Sonny Liston was an adult and a businessman. He beat people up in order to get paid. And, in the two biggest fights of his life, he lost in order to get paid. Sonny Liston did not agonize over what his place might be in the Boxing Pantheon. He didn’t care what you thought, he didn’t care what I thought, and he didn’t give a fuck about what John F. Kennedy—who called Floyd Patterson to the White House before the his first fight with Sonny—thought. He was in the boxing business. He participated in two fixed fights of great historical importance. There were possibly a couple more later in his career—which he won—and one last fight he was supposed to lose and, for mysterious reasons, didn’t.
Unlike most boxing people, I find no fault with Sonny Liston throwing away the heavyweight championship. It was doing him no good.
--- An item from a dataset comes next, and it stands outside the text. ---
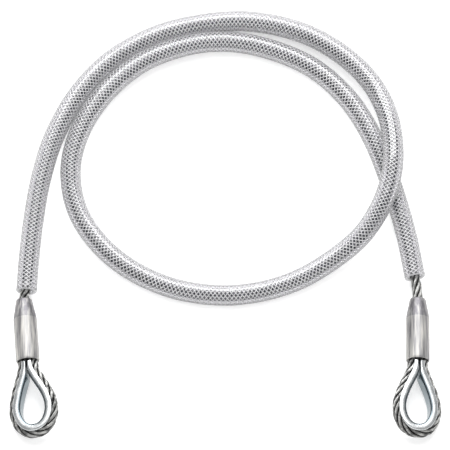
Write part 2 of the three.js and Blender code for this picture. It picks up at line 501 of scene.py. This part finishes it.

How good was Sonny Liston?
About ten years ago, just prior to his becoming boxing commissioner for the State of New York, Floyd Patterson and I were briefly business partners. One night, during a blizzard, we stayed up very late, drinking coffee around a roaring fireplace in the living room of his home in New Paltz, New York. Being interested in Liston, I asked Floyd who the hardest puncher he’d ever faced was. I thought I knew the answer. But Patterson surprised me.
“But Floyd, you fought Liston twice. Ingemar Johansson?”
Floyd smiled his characteristic self-deprecating smile. “Oh, but when I fought Ingemar, I thought I was going to win.”
* - Only Ingemar Johansson and Henry Cooper, of those fighters rated in the top ten during Liston’s prime years, escaped beatings by him. Cooper’s manager was quoted as saying, “If we saw Sonny Liston coming, we’d quickly cross the street.”